The far-reaching consequences of the French Revolution were mainly political, and Hobsbawm sees in it (and in the consequential advent of Napoleon) the world-wide awakening of nationalism, the radical democratization of institutions, and their Romantic influence on literature and on a new area of scholarly interest: social studies, including the creation of history as an academic subject. A lot of the history written in this age was, for the first time, national history, intensely partisan in character, and infused with a jingoistic sense of past and future glory: exactly the kind of history, in fact, that Hobsbawm spent a lifetime repudiating.
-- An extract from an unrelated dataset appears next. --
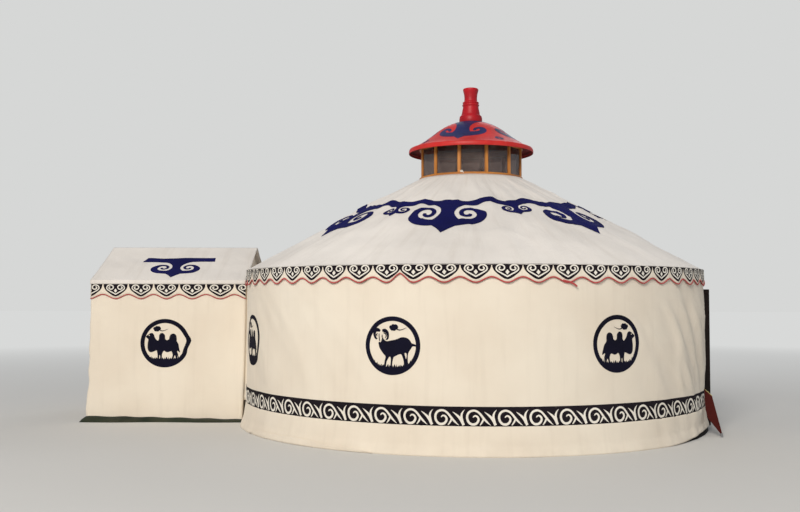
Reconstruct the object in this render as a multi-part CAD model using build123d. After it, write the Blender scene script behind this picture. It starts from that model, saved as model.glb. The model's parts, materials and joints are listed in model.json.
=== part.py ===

I wonder how much of the summary dismissal of Hobsbawm’s views as ‘Marxist’ owes itself to his acceptance of Marx’s framework of historical analysis, that focuses less on dates, personalities, battles and dynasties and more on economic and political trends that transform society. From what little I have read of Hobsbawm, he seems to approve of Marx’s dialectic framework without agreeing with the predictive conclusions that Marx drew. I suspect it is Hobsbawm’s obsession with tiny socio-economic facts, undistorted by uber-nationalistic chest-thumping and exceptionalism, that gets the goat of conservative critics, and they have reacted by branding him with a label.

Taking note (with some alarm) of the current conservative tilt in world politics, I try and take comfort from one of Hobsbawm’s own quotes from a different book. In turn quoting Reinhart Kosselleck as saying that in the short run, history may be written by victors, but in the long run, the gains in historical understanding have to come from the defeated, Hobsbawm comments with optimism that the world is fuller of defeated thinkers wearing a variety of ideological badges than of triumphant ones. I know I’d much rather stand with these thinkers who didn’t ‘win’, than with the ‘winners’ who can’t think.